While it is true that certain geopolitical and/or exogenous events exert leverage over the sequence of events in the financial markets, it is unfair to ascribe any one of these as the catalyst to last week’s tumultuousness. Taken in sum, influences such as commodities inflation, global terror, an aging demographic, failed fiscal policy, industrial and technological revolution, etc. take their turn as centers of influence. I have been writing about these factors for decades and rare it is when one of these events “causes” the financial markets to respond intraday. As I recently wrote, trends take decades to develop, not hours. A legitimate portfolio strategist focuses upon the secular, enduring trends, and does not become fixated upon television-driven mania or hyped-up business news programming.
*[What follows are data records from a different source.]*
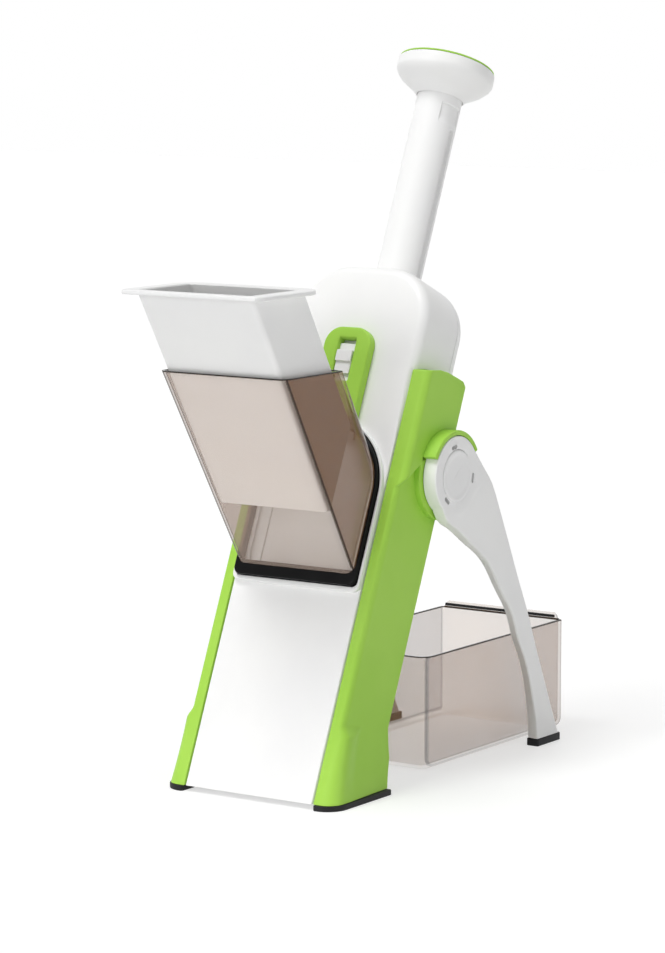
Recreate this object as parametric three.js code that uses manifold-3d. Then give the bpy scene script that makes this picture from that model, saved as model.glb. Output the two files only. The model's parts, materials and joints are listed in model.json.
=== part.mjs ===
// Upright vegetable chopper: a leaning housing with a spring plunger that drives a blade carriage,
// a clear food chute with its pusher, two folding rear legs and a loose collection tray.
// Millimetres. X to the right, Y to the back, Z up; the object stands on Z = 0.
// Pieces of the leaning body are drawn in the body's own directions: across (X), depth (from the
// front face to the back) and along (from the table up the lean).

import * as THREE from "three";
import { mergeVertices } from "three/addons/utils/BufferGeometryUtils.js";
import Module from "manifold-3d";

const wasm = await Module();
wasm.setup();

// General sizes
const clearance = 0.3;
const overrun = 2;
const bodyLean = THREE.MathUtils.degToRad(23.4);
const roundSteps = 32;
const smallRoundSteps = 16;
const arcSteps = 6;

// Housing
const housingHalfWidth = 46;
const headHalfWidth = 46.5;
const housingHeight = 333;
const headHeight = 71;
const neckHeight = 40;
const shoulderRadius = 32;
const housingDepth = 39;
const housingEdgeRadius = 6;
const housingWall = 2.4;
const housingFloor = 3;
const housingLift = 3.5;
const coverDepth = 13.7;
const coverEdgeShare = 0.25;

// Food opening, its seat and gasket
const openingHalfWidth = 40;
const archDrop = 142;
const openingDrop = 47;
const gasketHalfWidth = 43.3;
const gasketInnerHalfWidth = 40.6;
const gasketDrop = 57;
const gasketInnerDrop = 48;
const gasketProud = 6;
const gasketSeatGap = 0.4;
const seatRimWidth = 1.6;
const seatRimProud = 3;
const seatLipHeight = 2.9;

// Bezel and latch
const bezelHalfWidth = 16.4;
const bezelRise = 100.6;
const bezelCornerRadius = 11;
const bezelProud = 6.4;
const bezelWall = 2;
const bezelGap = 0.5;
const bezelWindowHalfWidth = 6;
const bezelWindowRise = 71;
const bezelWindowHeight = 22.5;
const latchHalfWidth = 5.5;
const latchRise = 71.5;
const latchHeight = 14.5;
const latchProud = 7;
const latchStep = 1.6;
const latchPlateHalfWidth = 9;
const latchPlateThickness = 2.8;
const latchTongueHalfWidth = 5;
const latchTongueLength = 17;
const latchPlateHeight = 20;

// Side panels
const recessHalfWidth = 54.3;
const panelHalfWidth = 58;
const panelFlare = 3.2;
const panelFlareHeight = 50;
const panelCornerRadius = 7;
const panelBaseCornerRadius = 13;
const panelRise = 58.2;
const panelFrontDrop = 5.5;
const panelRearDepth = 43.7;
const panelLowerDepth = 48.7;
const panelHeelHeight = 62;
const panelHeelReach = 69.2;
const panelHeelBend = 20;
const panelFootReach = 61;
const panelWall = 2.4;
const panelTopShares = [[0, 0], [0.275, 0.73], [0.5, 1], [0.915, 1], [1, 0.6]];
const ledgeHeight = 50;
const ledgeRun = 23;
const ledgeRise = 5.5;
const ledgeDrop = 9.6;
const recessDrop = 19.3;
const recessRun = 22;
const recessRise = 25;
const recessStepRise = 4.2;
const flareSpread = 6.5;
const flareStart = 8;

// Hub, legs and their buttons
const hubRise = 26.3;
const hubDepth = 41;
const lugRadius = 27.4;
const collarThickness = 3;
const collarFrom = THREE.MathUtils.degToRad(30);
const collarTo = THREE.MathUtils.degToRad(150);
const legDiscRadius = 24;
const legThickness = 9.1;
const legReach = 130.1;
const legOuterTaper = 3.9;
const legInnerTaper = 3.5;
const legArmStep = 0.6;
const legBevel = 4;
const legBevelAngle = THREE.MathUtils.degToRad(32);
const legPadHeight = 5;
const legRearShares = [
  [0.12, 0.09], [0.148, 0.062], [0.297, -0.035], [0.389, -0.15], [0.483, -0.277], [0.563, -0.386],
  [0.654, -0.505], [0.754, -0.653], [0.862, -0.805], [0.965, -0.95], [1, -1],
];
const legFrontShares = [
  [0.791, -1], [0.782, -0.966], [0.773, -0.916], [0.747, -0.854], [0.709, -0.77], [0.656, -0.685],
  [0.587, -0.608], [0.52, -0.513], [0.409, -0.42], [0.282, -0.311], [0.124, -0.233], [0.0215, -0.184],
  [-0.0815, -0.142], [-0.14, -0.075],
];
const legBevelShares = [0.3, 0.5, 0.8, 1, 1, 1, 1, 1, 0.9, 0.6, 0.3, 0.1, 0, 0];
const pivotRadius = 5;
const pivotHeadRadius = 8;
const pivotHeadThickness = 1.5;
const legWeb = 1.7;
const buttonRadius = 15.6;
const buttonProud = 0.5;
const buttonThickness = 2.8;
const buttonSkirt = 2;
const buttonSkirtDepth = 1.9;
const slotRingRadius = 19.8;
const slotLength = 6;
const slotWidth = 1.3;
const slotDepth = 1;
const slotAngleShares = [100 / 360, -10 / 360, -130 / 360];

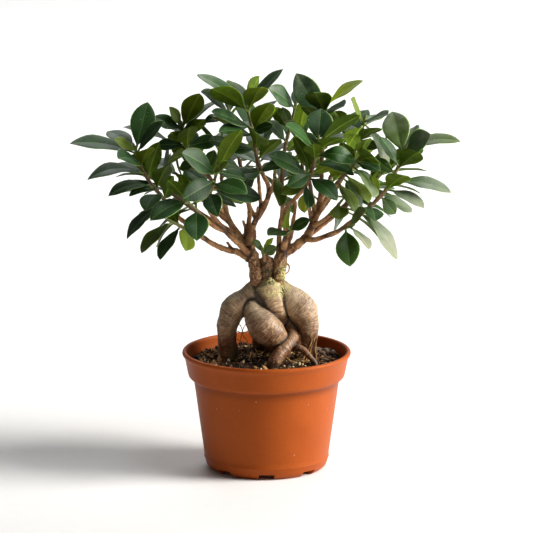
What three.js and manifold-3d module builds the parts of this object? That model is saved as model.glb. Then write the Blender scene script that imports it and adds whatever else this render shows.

However, it does bear repeating that my data strongly indicates the reemergence of inflation pressure upon global business. Combined with relatively lower interest rates, the two factors coalesce to create a speculative mania typified, for example, by real estate speculation, mergers and acquisitions, buying stocks “on margin”, and Federal budget deficits. The unraveling of the market last week was a linear response downwards to a near-linear, excessively speculative market trend upwards. It matters not what the trigger, or how the morning news characterized the aftermath. The trends are in place to continue this pattern of speculation/regression. The leverage and borrowing issue is within that hierarchy of fundamentals to which I alluded in the previous paragraph.
The big question in the wake of Tuesday’s collapse is the measure of vulnerability (quantified) of the markets and the psychological impact it might create. It now becomes a chicken-or-egg conundrum. Can the market pull sentiment up with it, or does sentiment drag the market? Obviously, this is not an either/or scenario but, rather a matter of degree.
My advice is to pare exposure to non-accelerating earnings equities. They have shown an inability to keep pace with cost pressure or profitability. Return, instead to prudent asset allocation strategies that mitigate the influence of daily volatility and add resiliency to portfolio return.